(Structured object records)
..........
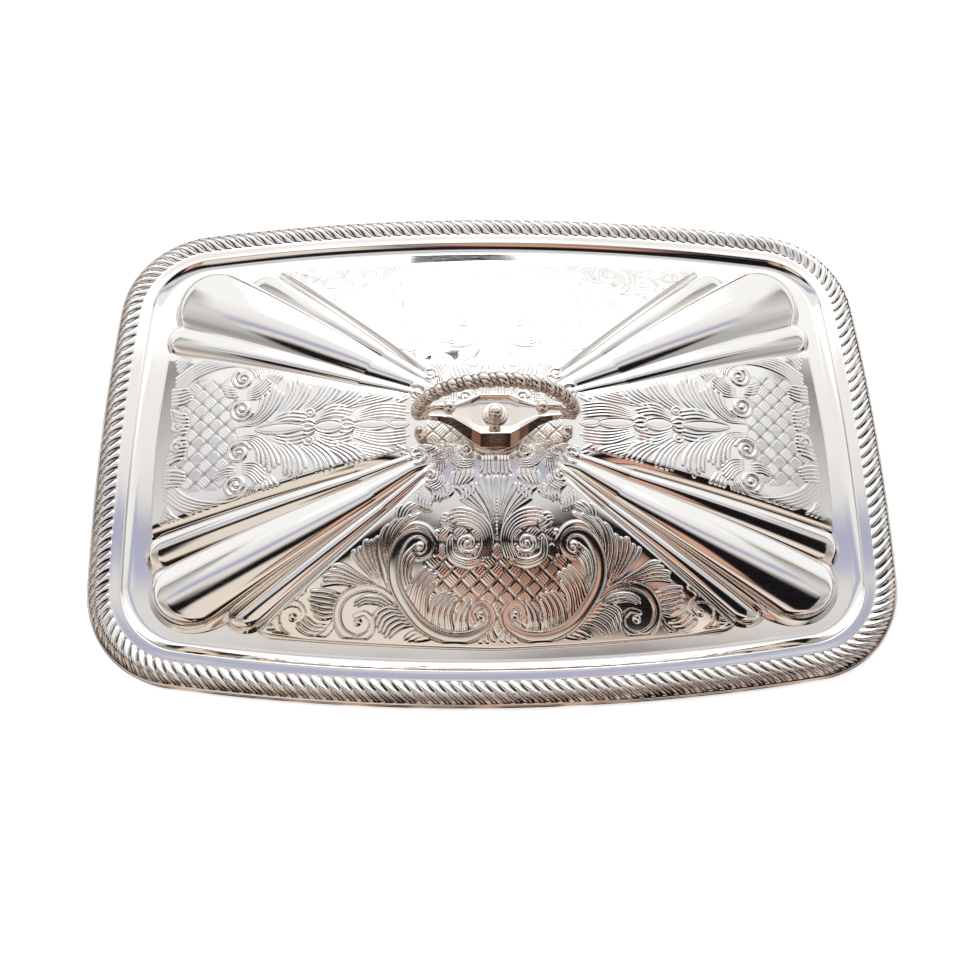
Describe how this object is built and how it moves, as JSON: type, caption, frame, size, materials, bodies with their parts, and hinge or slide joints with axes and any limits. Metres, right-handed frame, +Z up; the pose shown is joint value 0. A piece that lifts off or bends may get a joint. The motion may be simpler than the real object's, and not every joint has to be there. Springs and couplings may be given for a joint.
{
  "type": "serving dish cover",
  "caption": "Low domed silver-plated serving dish cover with chased panels, fluted corners, a gadrooned rim and a lift-off rope-twist loop handle held by a threaded finial.",
  "frame": {"origin": "centre of the rim's underside, on the surface the cover stands on", "axes": "+Z up out of the dome, +X along the long sides and in the plane of the handle's loop"},
  "size_m": [0.345, 0.2358, 0.0638],
  "materials": {
    "silver_plate": "polished silver plate, chased",
    "handle_plate": "polished silver plate, cast",
    "brass": "turned, unplated"
  },
  "bodies": {
    "cover": {"cover_shell": "silver_plate", "rim_wire": "silver_plate", "gadroon_border_left": "silver_plate", "gadroon_border_right": "silver_plate", "handle_stud": "brass", "backing_washer": "brass", "backing_nut": "brass"},
    "handle": {"handle_foot": "handle_plate", "handle_saddle": "handle_plate", "rope_grip": "handle_plate", "scroll_bracket_right": "handle_plate", "scroll_bracket_left": "handle_plate"},
    "collar": {"finial_collar": "handle_plate"},
    "knob": {"finial_knob": "handle_plate"}
  },
  "joints": [
    {"name": "handle_lift", "type": "slide", "parent": "cover", "child": "handle", "axis": [0, 0, 1], "range_m": [0, 0.06]},
    {"name": "finial_travel", "type": "slide", "parent": "handle", "child": "collar", "axis": [0, 0, 1], "range_m": [0, 0.0035]},
    {"name": "finial_turn", "type": "hinge", "parent": "collar", "child": "knob", "pos_m": [0, 0, 0.0305], "axis": [0, 0, 1], "range_deg": [0, 1800]}
  ],
  "couplings": [
    {"joint": "finial_turn", "follows": "finial_travel", "rad_per_m": 8976}
  ]
}
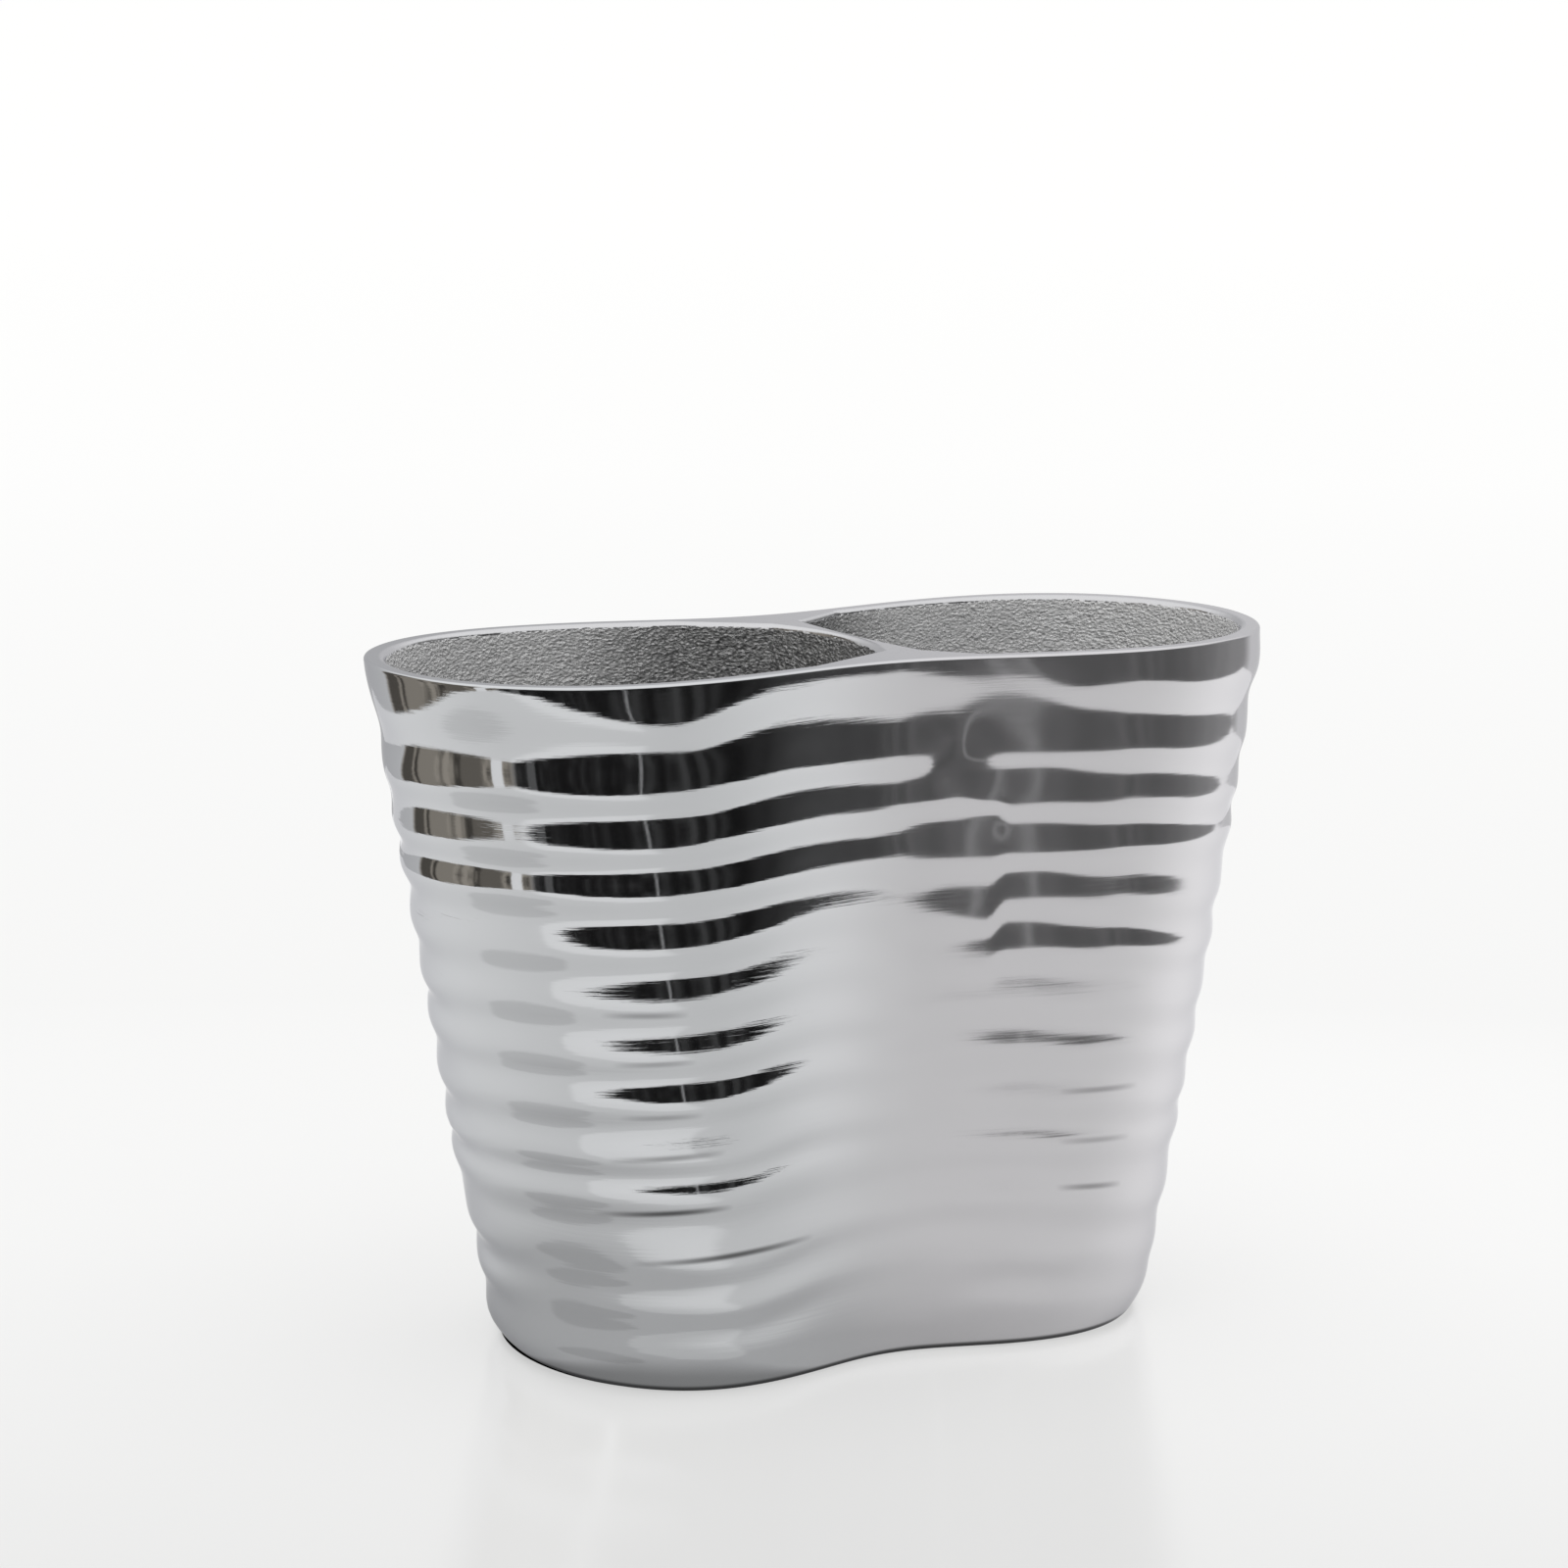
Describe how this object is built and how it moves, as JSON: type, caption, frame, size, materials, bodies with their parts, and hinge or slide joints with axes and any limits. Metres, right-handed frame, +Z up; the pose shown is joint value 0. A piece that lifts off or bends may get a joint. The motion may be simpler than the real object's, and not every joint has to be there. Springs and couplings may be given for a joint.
{
  "type": "two-compartment wine bucket",
  "caption": "Polished cast-aluminium wine and ice bucket with a figure-eight plan, ringed walls that flare at the ends and a curved divider between the bottle side and the ice side.",
  "frame": {"origin": "middle of the base, on the table plane under the foot pads", "axes": "+Z up; +X along the length, towards the ice compartment; the bottle compartment is on the -X side; +Y across the width"},
  "size_m": [0.2428, 0.1012, 0.178],
  "materials": {
    "polished_aluminium": "mirror polished outside with fine buffing marks, rough sand-cast inside",
    "cast_aluminium": "rough sand-cast faces, ground and polished top edge",
    "pad_rubber": "matt"
  },
  "bodies": {
    "root": {"bucket_body": "polished_aluminium", "divider_wall": "cast_aluminium", "foot_pad_ice_end": "pad_rubber", "foot_pad_ice_back": "pad_rubber", "foot_pad_wine_back": "pad_rubber", "foot_pad_wine_end": "pad_rubber", "foot_pad_wine_front": "pad_rubber", "foot_pad_ice_front": "pad_rubber"}
  },
  "joints": []
}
..........
Aim of the task: Print the whole listing again, exactly.

Written answer:
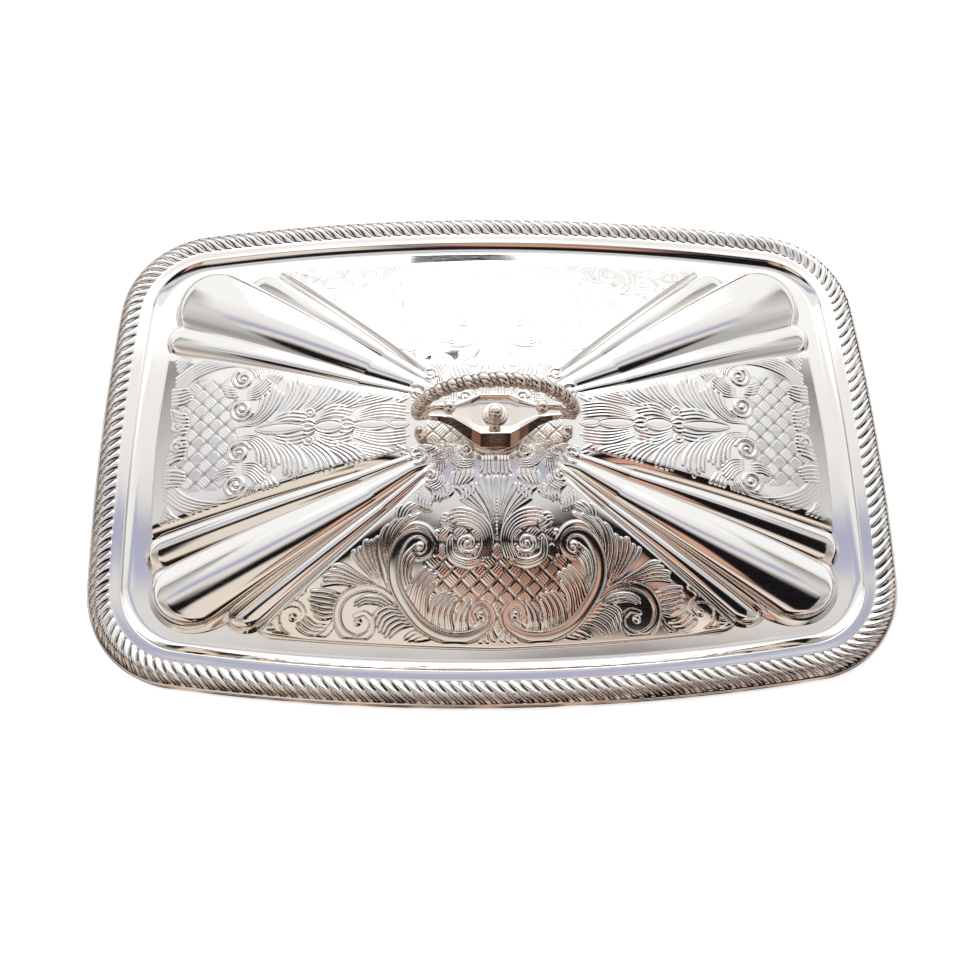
Describe how this object is built and how it moves, as JSON: type, caption, frame, size, materials, bodies with their parts, and hinge or slide joints with axes and any limits. Metres, right-handed frame, +Z up; the pose shown is joint value 0. A piece that lifts off or bends may get a joint. The motion may be simpler than the real object's, and not every joint has to be there. Springs and couplings may be given for a joint.
{
  "type": "serving dish cover",
  "caption": "Low domed silver-plated serving dish cover with chased panels, fluted corners, a gadrooned rim and a lift-off rope-twist loop handle held by a threaded finial.",
  "frame": {"origin": "centre of the rim's underside, on the surface the cover stands on", "axes": "+Z up out of the dome, +X along the long sides and in the plane of the handle's loop"},
  "size_m": [0.345, 0.2358, 0.0638],
  "materials": {
    "silver_plate": "polished silver plate, chased",
    "handle_plate": "polished silver plate, cast",
    "brass": "turned, unplated"
  },
  "bodies": {
    "cover": {"cover_shell": "silver_plate", "rim_wire": "silver_plate", "gadroon_border_left": "silver_plate", "gadroon_border_right": "silver_plate", "handle_stud": "brass", "backing_washer": "brass", "backing_nut": "brass"},
    "handle": {"handle_foot": "handle_plate", "handle_saddle": "handle_plate", "rope_grip": "handle_plate", "scroll_bracket_right": "handle_plate", "scroll_bracket_left": "handle_plate"},
    "collar": {"finial_collar": "handle_plate"},
    "knob": {"finial_knob": "handle_plate"}
  },
  "joints": [
    {"name": "handle_lift", "type": "slide", "parent": "cover", "child": "handle", "axis": [0, 0, 1], "range_m": [0, 0.06]},
    {"name": "finial_travel", "type": "slide", "parent": "handle", "child": "collar", "axis": [0, 0, 1], "range_m": [0, 0.0035]},
    {"name": "finial_turn", "type": "hinge", "parent": "collar", "child": "knob", "pos_m": [0, 0, 0.0305], "axis": [0, 0, 1], "range_deg": [0, 1800]}
  ],
  "couplings": [
    {"joint": "finial_turn", "follows": "finial_travel", "rad_per_m": 8976}
  ]
}
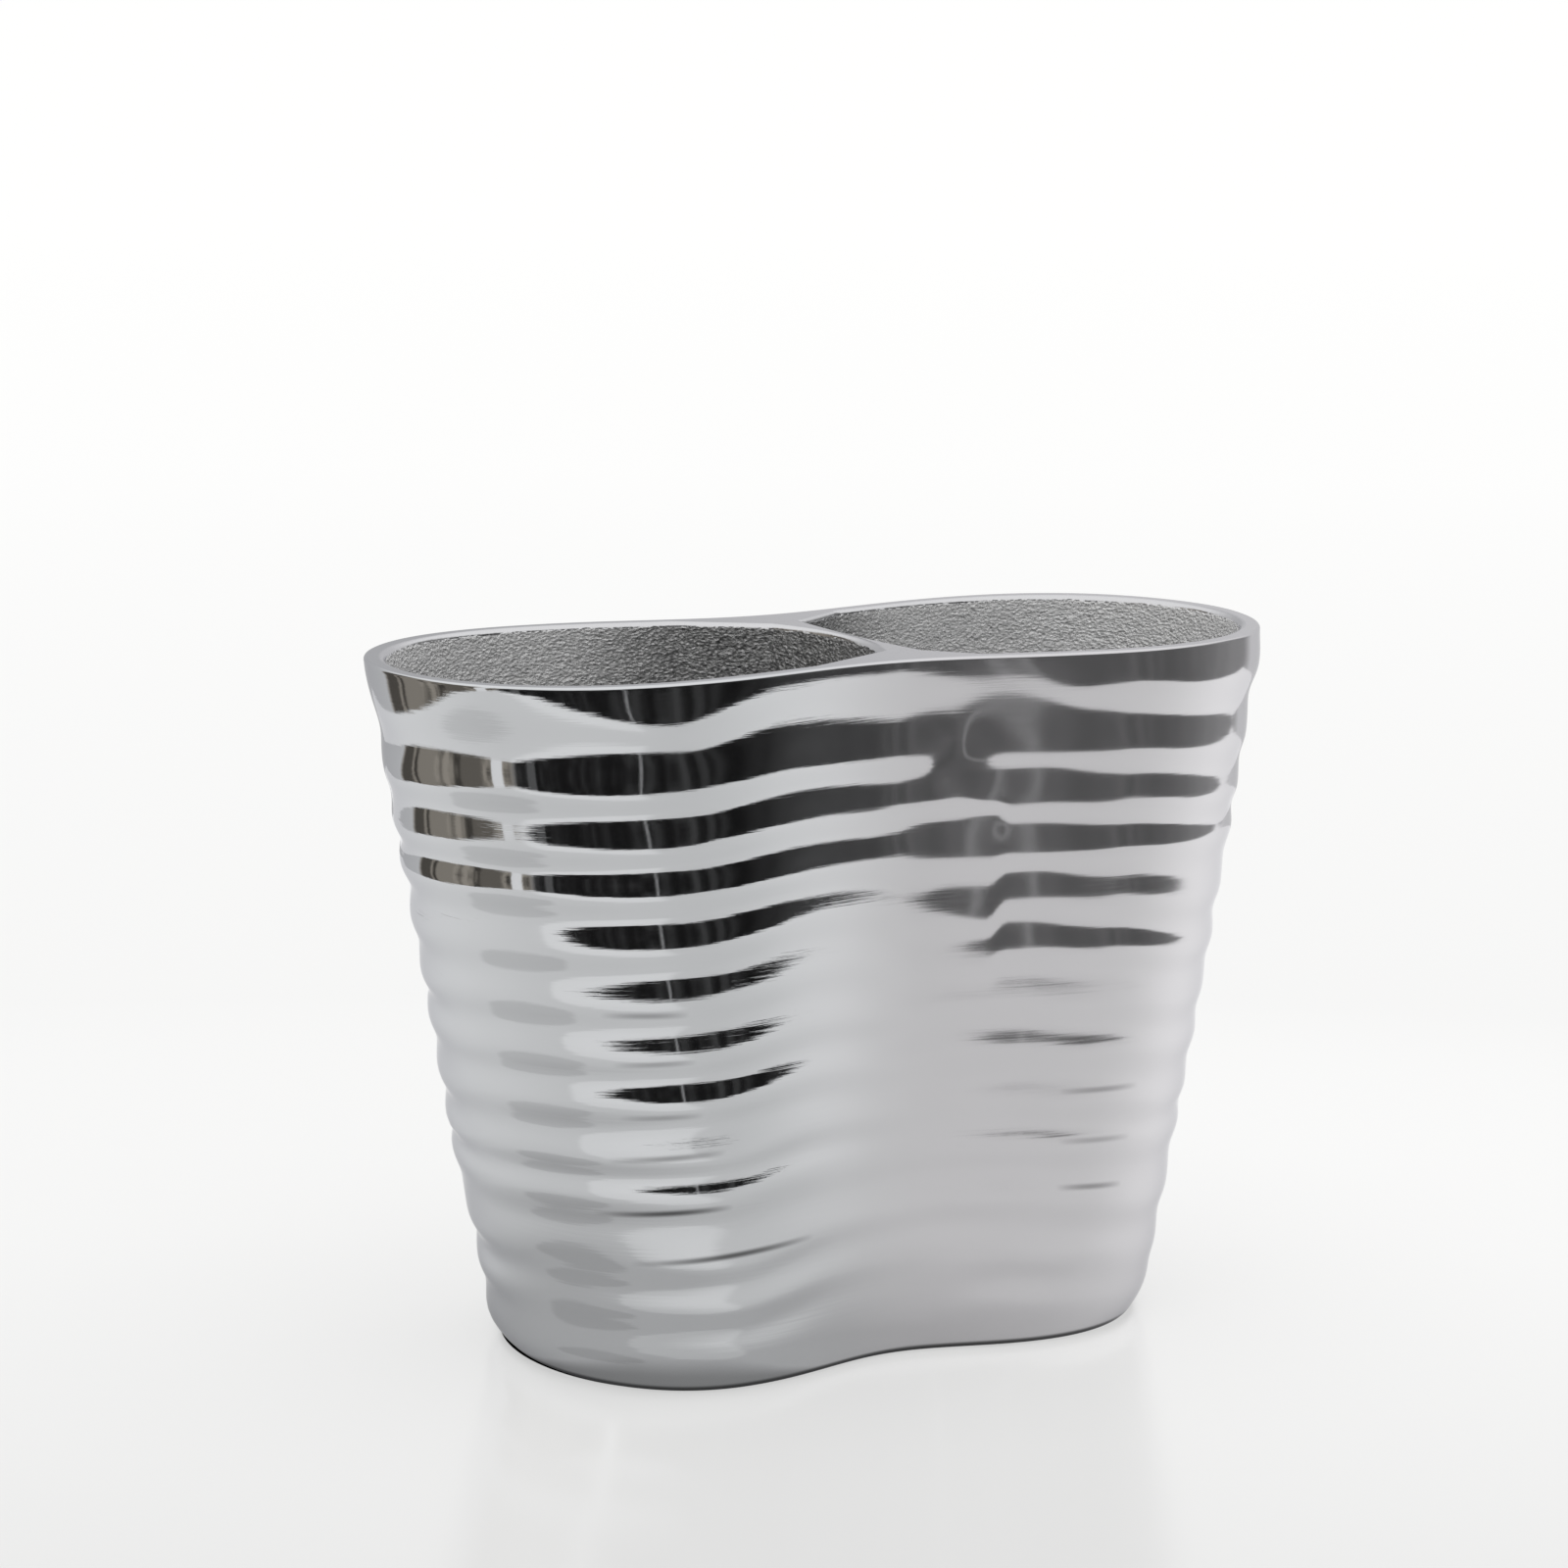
Describe how this object is built and how it moves, as JSON: type, caption, frame, size, materials, bodies with their parts, and hinge or slide joints with axes and any limits. Metres, right-handed frame, +Z up; the pose shown is joint value 0. A piece that lifts off or bends may get a joint. The motion may be simpler than the real object's, and not every joint has to be there. Springs and couplings may be given for a joint.
{
  "type": "two-compartment wine bucket",
  "caption": "Polished cast-aluminium wine and ice bucket with a figure-eight plan, ringed walls that flare at the ends and a curved divider between the bottle side and the ice side.",
  "frame": {"origin": "middle of the base, on the table plane under the foot pads", "axes": "+Z up; +X along the length, towards the ice compartment; the bottle compartment is on the -X side; +Y across the width"},
  "size_m": [0.2428, 0.1012, 0.178],
  "materials": {
    "polished_aluminium": "mirror polished outside with fine buffing marks, rough sand-cast inside",
    "cast_aluminium": "rough sand-cast faces, ground and polished top edge",
    "pad_rubber": "matt"
  },
  "bodies": {
    "root": {"bucket_body": "polished_aluminium", "divider_wall": "cast_aluminium", "foot_pad_ice_end": "pad_rubber", "foot_pad_ice_back": "pad_rubber", "foot_pad_wine_back": "pad_rubber", "foot_pad_wine_end": "pad_rubber", "foot_pad_wine_front": "pad_rubber", "foot_pad_ice_front": "pad_rubber"}
  },
  "joints": []
}